Goal: Restate each of the lines given below, word for word.
** START OF Provided data **
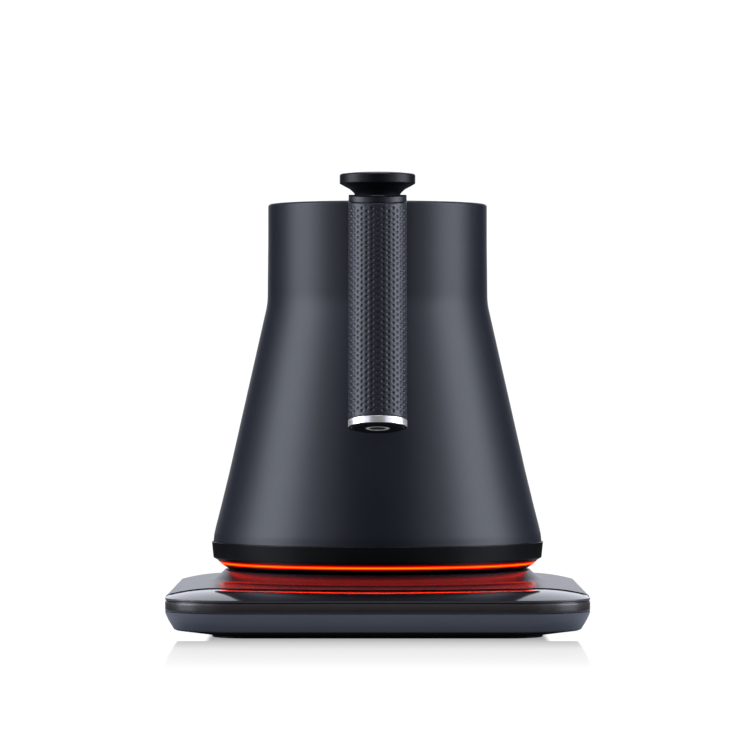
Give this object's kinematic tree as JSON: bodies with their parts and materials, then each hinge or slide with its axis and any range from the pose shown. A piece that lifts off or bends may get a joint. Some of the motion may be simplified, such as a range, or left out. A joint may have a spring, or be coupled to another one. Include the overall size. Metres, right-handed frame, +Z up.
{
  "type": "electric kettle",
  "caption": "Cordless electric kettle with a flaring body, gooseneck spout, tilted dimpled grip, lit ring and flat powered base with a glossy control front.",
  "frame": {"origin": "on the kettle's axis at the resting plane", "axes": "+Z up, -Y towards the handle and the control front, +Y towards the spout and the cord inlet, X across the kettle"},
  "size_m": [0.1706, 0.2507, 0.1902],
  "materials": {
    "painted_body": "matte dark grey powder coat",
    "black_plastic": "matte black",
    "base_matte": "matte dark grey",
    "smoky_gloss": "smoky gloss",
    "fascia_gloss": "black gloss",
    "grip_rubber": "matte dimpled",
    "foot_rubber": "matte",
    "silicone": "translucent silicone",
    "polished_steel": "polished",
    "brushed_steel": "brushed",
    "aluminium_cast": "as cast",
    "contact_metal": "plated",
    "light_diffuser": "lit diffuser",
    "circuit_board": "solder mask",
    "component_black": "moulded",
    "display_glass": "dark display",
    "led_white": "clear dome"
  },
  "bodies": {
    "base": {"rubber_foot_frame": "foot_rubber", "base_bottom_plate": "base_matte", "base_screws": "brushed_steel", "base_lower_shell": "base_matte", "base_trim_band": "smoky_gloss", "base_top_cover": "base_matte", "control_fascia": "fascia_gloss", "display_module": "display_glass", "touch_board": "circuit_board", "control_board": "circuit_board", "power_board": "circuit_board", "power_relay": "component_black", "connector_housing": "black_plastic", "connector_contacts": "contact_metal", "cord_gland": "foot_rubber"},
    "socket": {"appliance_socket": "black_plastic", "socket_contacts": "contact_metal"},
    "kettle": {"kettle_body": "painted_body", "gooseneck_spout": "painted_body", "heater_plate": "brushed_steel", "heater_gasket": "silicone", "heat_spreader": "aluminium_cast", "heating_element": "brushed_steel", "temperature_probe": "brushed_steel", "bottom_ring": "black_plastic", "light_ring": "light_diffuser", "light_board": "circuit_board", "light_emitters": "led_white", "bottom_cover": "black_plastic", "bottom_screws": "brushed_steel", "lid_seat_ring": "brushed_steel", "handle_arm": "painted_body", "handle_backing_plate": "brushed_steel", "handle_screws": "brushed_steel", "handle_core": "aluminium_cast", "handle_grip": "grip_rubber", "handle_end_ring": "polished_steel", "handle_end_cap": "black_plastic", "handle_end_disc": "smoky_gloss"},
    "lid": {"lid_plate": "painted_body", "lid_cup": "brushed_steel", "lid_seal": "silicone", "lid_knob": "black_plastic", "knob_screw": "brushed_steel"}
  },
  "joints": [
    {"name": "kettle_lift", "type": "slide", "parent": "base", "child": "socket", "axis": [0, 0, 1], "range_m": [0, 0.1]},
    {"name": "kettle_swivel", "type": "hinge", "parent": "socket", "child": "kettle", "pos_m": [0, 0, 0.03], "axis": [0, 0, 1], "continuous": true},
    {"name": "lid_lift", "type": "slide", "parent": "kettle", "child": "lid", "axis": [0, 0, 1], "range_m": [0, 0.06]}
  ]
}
** END OF Provided data **
Output of the task:
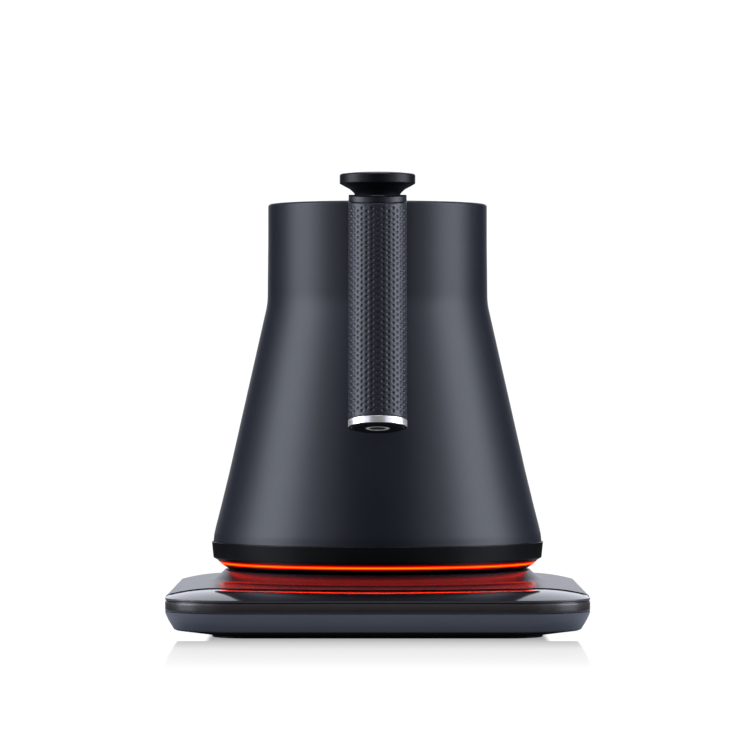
Give this object's kinematic tree as JSON: bodies with their parts and materials, then each hinge or slide with its axis and any range from the pose shown. A piece that lifts off or bends may get a joint. Some of the motion may be simplified, such as a range, or left out. A joint may have a spring, or be coupled to another one. Include the overall size. Metres, right-handed frame, +Z up.
{
  "type": "electric kettle",
  "caption": "Cordless electric kettle with a flaring body, gooseneck spout, tilted dimpled grip, lit ring and flat powered base with a glossy control front.",
  "frame": {"origin": "on the kettle's axis at the resting plane", "axes": "+Z up, -Y towards the handle and the control front, +Y towards the spout and the cord inlet, X across the kettle"},
  "size_m": [0.1706, 0.2507, 0.1902],
  "materials": {
    "painted_body": "matte dark grey powder coat",
    "black_plastic": "matte black",
    "base_matte": "matte dark grey",
    "smoky_gloss": "smoky gloss",
    "fascia_gloss": "black gloss",
    "grip_rubber": "matte dimpled",
    "foot_rubber": "matte",
    "silicone": "translucent silicone",
    "polished_steel": "polished",
    "brushed_steel": "brushed",
    "aluminium_cast": "as cast",
    "contact_metal": "plated",
    "light_diffuser": "lit diffuser",
    "circuit_board": "solder mask",
    "component_black": "moulded",
    "display_glass": "dark display",
    "led_white": "clear dome"
  },
  "bodies": {
    "base": {"rubber_foot_frame": "foot_rubber", "base_bottom_plate": "base_matte", "base_screws": "brushed_steel", "base_lower_shell": "base_matte", "base_trim_band": "smoky_gloss", "base_top_cover": "base_matte", "control_fascia": "fascia_gloss", "display_module": "display_glass", "touch_board": "circuit_board", "control_board": "circuit_board", "power_board": "circuit_board", "power_relay": "component_black", "connector_housing": "black_plastic", "connector_contacts": "contact_metal", "cord_gland": "foot_rubber"},
    "socket": {"appliance_socket": "black_plastic", "socket_contacts": "contact_metal"},
    "kettle": {"kettle_body": "painted_body", "gooseneck_spout": "painted_body", "heater_plate": "brushed_steel", "heater_gasket": "silicone", "heat_spreader": "aluminium_cast", "heating_element": "brushed_steel", "temperature_probe": "brushed_steel", "bottom_ring": "black_plastic", "light_ring": "light_diffuser", "light_board": "circuit_board", "light_emitters": "led_white", "bottom_cover": "black_plastic", "bottom_screws": "brushed_steel", "lid_seat_ring": "brushed_steel", "handle_arm": "painted_body", "handle_backing_plate": "brushed_steel", "handle_screws": "brushed_steel", "handle_core": "aluminium_cast", "handle_grip": "grip_rubber", "handle_end_ring": "polished_steel", "handle_end_cap": "black_plastic", "handle_end_disc": "smoky_gloss"},
    "lid": {"lid_plate": "painted_body", "lid_cup": "brushed_steel", "lid_seal": "silicone", "lid_knob": "black_plastic", "knob_screw": "brushed_steel"}
  },
  "joints": [
    {"name": "kettle_lift", "type": "slide", "parent": "base", "child": "socket", "axis": [0, 0, 1], "range_m": [0, 0.1]},
    {"name": "kettle_swivel", "type": "hinge", "parent": "socket", "child": "kettle", "pos_m": [0, 0, 0.03], "axis": [0, 0, 1], "continuous": true},
    {"name": "lid_lift", "type": "slide", "parent": "kettle", "child": "lid", "axis": [0, 0, 1], "range_m": [0, 0.06]}
  ]
}